--- GOAL ---
Spot each line that carries the word "materials"; copy those lines.

--- AVAILABLE DATA ---
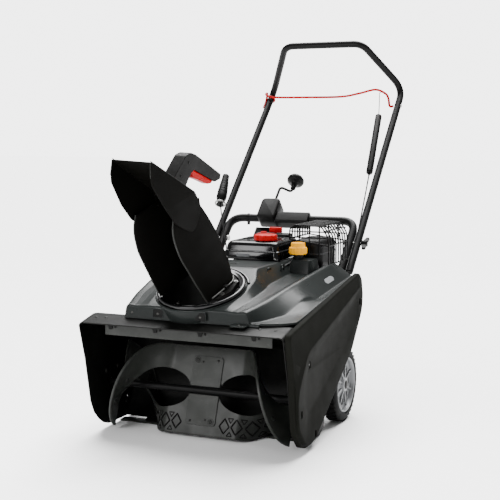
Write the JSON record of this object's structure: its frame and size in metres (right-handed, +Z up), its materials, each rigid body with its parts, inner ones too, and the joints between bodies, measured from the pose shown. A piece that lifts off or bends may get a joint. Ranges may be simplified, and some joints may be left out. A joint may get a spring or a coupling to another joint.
{
  "type": "single stage snowblower",
  "caption": "Walk-behind single stage snowblower with a paddle auger, turning chute, tilting deflector, folding handle, red bail and small engine on two wheels.",
  "frame": {"origin": "on the ground, under the middle of the overall bounding box", "axes": "+X to the operator's left, +Y towards the operator, +Z up"},
  "size_m": [0.603, 1.383, 1.0886],
  "materials": {
    "black_painted_steel": "satin black powder coat",
    "grey_painted_steel": "worn grey paint",
    "zinc_plated_steel": "zinc plate",
    "cast_aluminium": "rough cast",
    "charcoal_plastic": "satin charcoal",
    "black_plastic": "satin black",
    "gloss_black_plastic": "gloss black",
    "rubber": "moulded rubber",
    "tyre_rubber": "matt black tread",
    "silver_rim": "silver grey",
    "red_plastic": "bright red",
    "red_painted_wire": "dark red paint",
    "yellow_plastic": "yellow",
    "cord": "braided black cord"
  },
  "bodies": {
    "chassis": {"auger_housing": "black_painted_steel", "scraper_bar": "grey_painted_steel", "intake_lip": "grey_painted_steel", "body_shroud": "charcoal_plastic", "belt_cover": "charcoal_plastic", "right_side_cover": "charcoal_plastic", "chassis_frame": "black_painted_steel", "axle": "zinc_plated_steel", "left_auger_bearing": "black_plastic", "right_auger_bearing": "black_plastic", "drive_belt": "rubber", "engine_block": "cast_aluminium", "cylinder_head": "cast_aluminium", "recoil_housing": "black_painted_steel", "carburettor_cover": "black_plastic", "fuel_tank": "black_plastic", "engine_cover": "gloss_black_plastic", "oil_fill_tube": "black_plastic", "control_panel": "black_plastic", "muffler": "black_painted_steel", "muffler_guard": "black_painted_steel", "lower_handle": "black_painted_steel", "left_handle_bolt": "zinc_plated_steel", "right_handle_bolt": "zinc_plated_steel", "bail_cable_lower": "black_plastic", "starter_rope": "cord", "crank_gearbox": "black_plastic", "crossbar_cover": "black_plastic", "crank_bracket": "black_painted_steel", "cable_tie": "black_plastic"},
    "left_wheel": {"left_tyre": "tyre_rubber", "left_rim": "silver_rim"},
    "right_wheel": {"right_tyre": "tyre_rubber", "right_rim": "silver_rim"},
    "auger": {"auger_shaft": "black_painted_steel", "auger_paddle_upper": "rubber", "auger_paddle_lower": "rubber", "auger_plate_upper": "grey_painted_steel", "auger_plate_lower": "grey_painted_steel", "auger_pulley": "zinc_plated_steel"},
    "engine_shaft": {"engine_pulley": "zinc_plated_steel"},
    "idler": {"idler_arm": "zinc_plated_steel"},
    "idler_wheel": {"idler_pulley": "zinc_plated_steel"},
    "discharge_chute": {"chute_ring": "gloss_black_plastic", "chute": "black_plastic"},
    "chute_deflector": {"deflector": "black_plastic", "chute_grip": "black_plastic"},
    "deflector_latch": {"trigger": "red_plastic"},
    "fuel_lid": {"fuel_cap": "red_plastic"},
    "oil_lid": {"oil_cap": "yellow_plastic"},
    "choke": {"choke_knob": "red_plastic"},
    "handlebar": {"upper_handle": "black_painted_steel", "rope_guide": "zinc_plated_steel"},
    "bail_lever": {"bail": "red_painted_wire"},
    "control_cable": {"bail_cable": "black_plastic"},
    "starter_handle": {"starter_grip": "black_plastic"},
    "left_knob": {"left_wing_knob": "black_plastic"},
    "right_knob": {"right_wing_knob": "black_plastic"},
    "crank": {"crank_rod": "black_painted_steel"},
    "crank_handle": {"crank_knob": "black_plastic"}
  },
  "joints": [
    {"name": "left_wheel_spin", "type": "hinge", "parent": "chassis", "child": "left_wheel", "pos_m": [0.273, -0.08635, 0.1015], "axis": [1, 0, 0], "continuous": true},
    {"name": "right_wheel_spin", "type": "hinge", "parent": "chassis", "child": "right_wheel", "pos_m": [-0.279, -0.08635, 0.1015], "axis": [1, 0, 0], "continuous": true},
    {"name": "auger_spin", "type": "hinge", "parent": "chassis", "child": "auger", "pos_m": [-0.003, -0.36435, 0.1185], "axis": [1, 0, 0], "continuous": true},
    {"name": "engine_spin", "type": "hinge", "parent": "chassis", "child": "engine_shaft", "pos_m": [0.289, -0.08435, 0.322], "axis": [1, 0, 0], "continuous": true},
    {"name": "idler_swing", "type": "hinge", "parent": "chassis", "child": "idler", "pos_m": [0.2938, -0.17935, 0.318], "axis": [1, 0, 0], "range_deg": [0, 8]},
    {"name": "idler_spin", "type": "hinge", "parent": "idler", "child": "idler_wheel", "pos_m": [0.2873, -0.25435, 0.288], "axis": [1, 0, 0], "continuous": true},
    {"name": "chute_turn", "type": "hinge", "parent": "chassis", "child": "discharge_chute", "pos_m": [-0.003, -0.38435, 0.392], "axis": [0, -0.3256, 0.9455], "range_deg": [-86.5, 103.5]},
    {"name": "deflector_tilt", "type": "hinge", "parent": "discharge_chute", "child": "chute_deflector", "pos_m": [-0.01039, -0.50924, 0.60282], "axis": [0.989, -0.1398, -0.0481], "range_deg": [-8, 50]},
    {"name": "trigger_pull", "type": "slide", "parent": "chute_deflector", "child": "deflector_latch", "axis": [0.0909, 0.3187, 0.9435], "range_m": [0, 0.007], "stiffness_N_per_m": 200, "springref_m": -0.004},
    {"name": "fuel_cap_turn", "type": "hinge", "parent": "chassis", "child": "fuel_lid", "pos_m": [0.041, -0.05535, 0.487], "axis": [0, 0, 1], "range_deg": [0, 180]},
    {"name": "oil_cap_turn", "type": "hinge", "parent": "chassis", "child": "oil_lid", "pos_m": [0.146, -0.07435, 0.448], "axis": [0, 0, 1], "range_deg": [0, 180]},
    {"name": "choke_turn", "type": "hinge", "parent": "chassis", "child": "choke", "pos_m": [0.009, 0.10365, 0.5], "axis": [0, 0, 1], "range_deg": [0, 60]},
    {"name": "handle_fold", "type": "hinge", "parent": "chassis", "child": "handlebar", "pos_m": [-0.003, 0.21065, 0.46059], "axis": [1, 0, 0], "range_deg": [0, 80], "deforming": ["starter_rope", "bail_cable_lower", "bail_cable"]},
    {"name": "bail_swing", "type": "hinge", "parent": "handlebar", "child": "bail_lever", "pos_m": [-0.003, 0.64065, 0.87767], "axis": [1, 0, 0], "range_deg": [0, 50], "stiffness_Nm_per_rad": 0.5, "springref_deg": -11.46},
    {"name": "cable_sway", "type": "hinge", "parent": "handlebar", "child": "control_cable", "pos_m": [0.2155, 0.24065, 0.4665], "axis": [1, 0, 0], "range_deg": [0, 3.5]},
    {"name": "starter_pull", "type": "slide", "parent": "handlebar", "child": "starter_handle", "axis": [-0.1373, 0.6825, 0.7178], "range_m": [0, 0.12], "stiffness_N_per_m": 30, "springref_m": -0.03},
    {"name": "left_knob_turn", "type": "hinge", "parent": "chassis", "child": "left_knob", "pos_m": [0.2412, 0.21065, 0.46059], "axis": [1, 0, 0], "continuous": true},
    {"name": "right_knob_turn", "type": "hinge", "parent": "chassis", "child": "right_knob", "pos_m": [-0.2472, 0.21065, 0.46059], "axis": [1, 0, 0], "continuous": true},
    {"name": "crank_turn", "type": "hinge", "parent": "chassis", "child": "crank", "pos_m": [-0.085, 0.29836, 0.53731], "axis": [0, 0.7178, 0.6962], "range_deg": [-700, 840]},
    {"name": "crank_knob_spin", "type": "hinge", "parent": "crank", "child": "crank_handle", "pos_m": [-0.042, 0.37903, 0.60998], "axis": [0, 0.7178, 0.6962], "continuous": true}
  ],
  "couplings": [
    {"joint": "engine_spin", "follows": "auger_spin", "ratio": 3},
    {"joint": "idler_swing", "follows": "bail_swing", "ratio": 0.155},
    {"joint": "cable_sway", "follows": "bail_swing", "ratio": 0.062},
    {"joint": "crank_turn", "follows": "chute_turn", "ratio": 8}
  ]
}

--- ANSWER TO THE EXERCISE ---
Write the JSON record of this object's structure: its frame and size in metres (right-handed, +Z up), its materials, each rigid body with its parts, inner ones too, and the joints between bodies, measured from the pose shown. A piece that lifts off or bends may get a joint. Ranges may be simplified, and some joints may be left out. A joint may get a spring or a coupling to another joint.
  "materials": {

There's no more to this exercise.